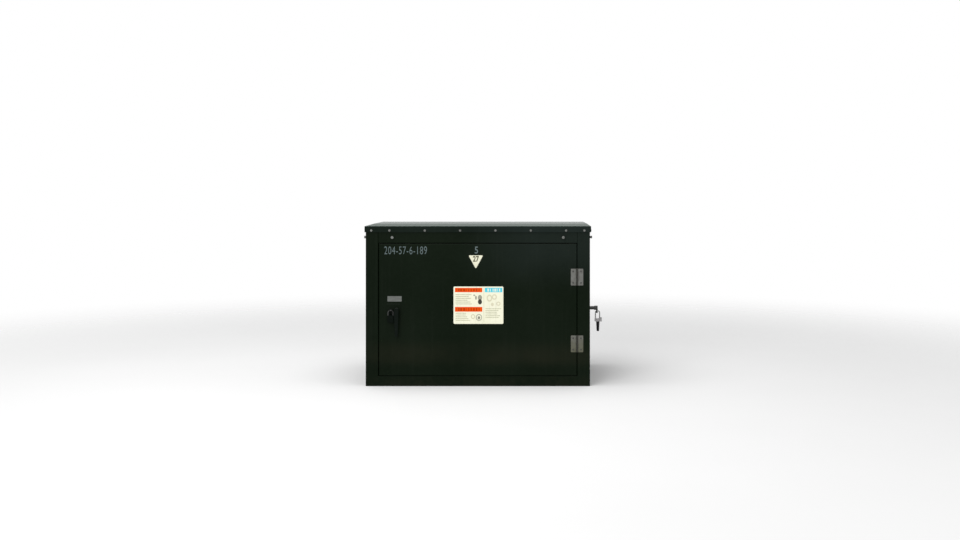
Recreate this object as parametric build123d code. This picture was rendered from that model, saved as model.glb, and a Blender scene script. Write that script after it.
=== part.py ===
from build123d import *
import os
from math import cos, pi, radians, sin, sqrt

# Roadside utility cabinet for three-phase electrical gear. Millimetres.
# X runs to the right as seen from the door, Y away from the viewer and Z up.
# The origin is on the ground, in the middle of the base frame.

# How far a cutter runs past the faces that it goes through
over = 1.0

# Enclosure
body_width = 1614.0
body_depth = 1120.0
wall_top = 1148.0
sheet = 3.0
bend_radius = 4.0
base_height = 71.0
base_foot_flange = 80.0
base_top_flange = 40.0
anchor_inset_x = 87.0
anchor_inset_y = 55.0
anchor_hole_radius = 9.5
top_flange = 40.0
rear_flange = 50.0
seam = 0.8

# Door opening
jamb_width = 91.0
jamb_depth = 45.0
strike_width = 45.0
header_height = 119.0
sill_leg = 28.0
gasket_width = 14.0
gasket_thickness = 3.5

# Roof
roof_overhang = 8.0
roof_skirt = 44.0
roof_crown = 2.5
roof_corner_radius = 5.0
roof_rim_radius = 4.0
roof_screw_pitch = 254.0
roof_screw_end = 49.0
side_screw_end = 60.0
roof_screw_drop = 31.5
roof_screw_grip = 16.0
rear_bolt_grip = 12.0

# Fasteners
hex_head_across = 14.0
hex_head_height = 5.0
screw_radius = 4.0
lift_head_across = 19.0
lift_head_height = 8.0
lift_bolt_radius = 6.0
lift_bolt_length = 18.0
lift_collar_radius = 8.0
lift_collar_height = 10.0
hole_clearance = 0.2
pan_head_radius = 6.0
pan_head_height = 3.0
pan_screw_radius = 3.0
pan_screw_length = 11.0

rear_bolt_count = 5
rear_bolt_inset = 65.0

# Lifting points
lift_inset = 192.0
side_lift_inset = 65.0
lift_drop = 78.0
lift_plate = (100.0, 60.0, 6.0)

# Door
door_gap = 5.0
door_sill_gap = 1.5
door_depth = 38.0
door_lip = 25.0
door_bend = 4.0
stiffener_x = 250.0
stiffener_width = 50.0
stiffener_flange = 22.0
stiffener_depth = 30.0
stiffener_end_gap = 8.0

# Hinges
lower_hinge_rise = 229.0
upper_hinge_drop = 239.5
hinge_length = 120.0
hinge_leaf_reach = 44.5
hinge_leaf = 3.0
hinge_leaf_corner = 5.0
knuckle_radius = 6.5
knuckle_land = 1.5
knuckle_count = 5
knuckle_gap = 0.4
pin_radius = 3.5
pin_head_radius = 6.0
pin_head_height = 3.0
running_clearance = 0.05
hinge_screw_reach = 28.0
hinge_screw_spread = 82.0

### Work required
Repeat the material above in full, quoting it exactly.

### Answer for this exercise
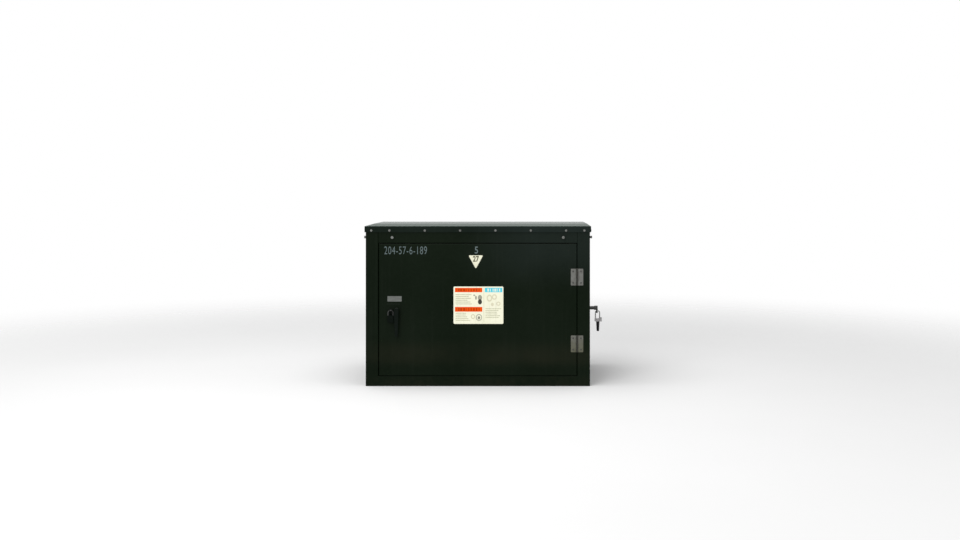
Recreate this object as parametric build123d code. This picture was rendered from that model, saved as model.glb, and a Blender scene script. Write that script after it.
=== part.py ===
from build123d import *
import os
from math import cos, pi, radians, sin, sqrt

# Roadside utility cabinet for three-phase electrical gear. Millimetres.
# X runs to the right as seen from the door, Y away from the viewer and Z up.
# The origin is on the ground, in the middle of the base frame.

# How far a cutter runs past the faces that it goes through
over = 1.0

# Enclosure
body_width = 1614.0
body_depth = 1120.0
wall_top = 1148.0
sheet = 3.0
bend_radius = 4.0
base_height = 71.0
base_foot_flange = 80.0
base_top_flange = 40.0
anchor_inset_x = 87.0
anchor_inset_y = 55.0
anchor_hole_radius = 9.5
top_flange = 40.0
rear_flange = 50.0
seam = 0.8

# Door opening
jamb_width = 91.0
jamb_depth = 45.0
strike_width = 45.0
header_height = 119.0
sill_leg = 28.0
gasket_width = 14.0
gasket_thickness = 3.5

# Roof
roof_overhang = 8.0
roof_skirt = 44.0
roof_crown = 2.5
roof_corner_radius = 5.0
roof_rim_radius = 4.0
roof_screw_pitch = 254.0
roof_screw_end = 49.0
side_screw_end = 60.0
roof_screw_drop = 31.5
roof_screw_grip = 16.0
rear_bolt_grip = 12.0

# Fasteners
hex_head_across = 14.0
hex_head_height = 5.0
screw_radius = 4.0
lift_head_across = 19.0
lift_head_height = 8.0
lift_bolt_radius = 6.0
lift_bolt_length = 18.0
lift_collar_radius = 8.0
lift_collar_height = 10.0
hole_clearance = 0.2
pan_head_radius = 6.0
pan_head_height = 3.0
pan_screw_radius = 3.0
pan_screw_length = 11.0

rear_bolt_count = 5
rear_bolt_inset = 65.0

# Lifting points
lift_inset = 192.0
side_lift_inset = 65.0
lift_drop = 78.0
lift_plate = (100.0, 60.0, 6.0)

# Door
door_gap = 5.0
door_sill_gap = 1.5
door_depth = 38.0
door_lip = 25.0
door_bend = 4.0
stiffener_x = 250.0
stiffener_width = 50.0
stiffener_flange = 22.0
stiffener_depth = 30.0
stiffener_end_gap = 8.0

# Hinges
lower_hinge_rise = 229.0
upper_hinge_drop = 239.5
hinge_length = 120.0
hinge_leaf_reach = 44.5
hinge_leaf = 3.0
hinge_leaf_corner = 5.0
knuckle_radius = 6.5
knuckle_land = 1.5
knuckle_count = 5
knuckle_gap = 0.4
pin_radius = 3.5
pin_head_radius = 6.0
pin_head_height = 3.0
running_clearance = 0.05
hinge_screw_reach = 28.0
hinge_screw_spread = 82.0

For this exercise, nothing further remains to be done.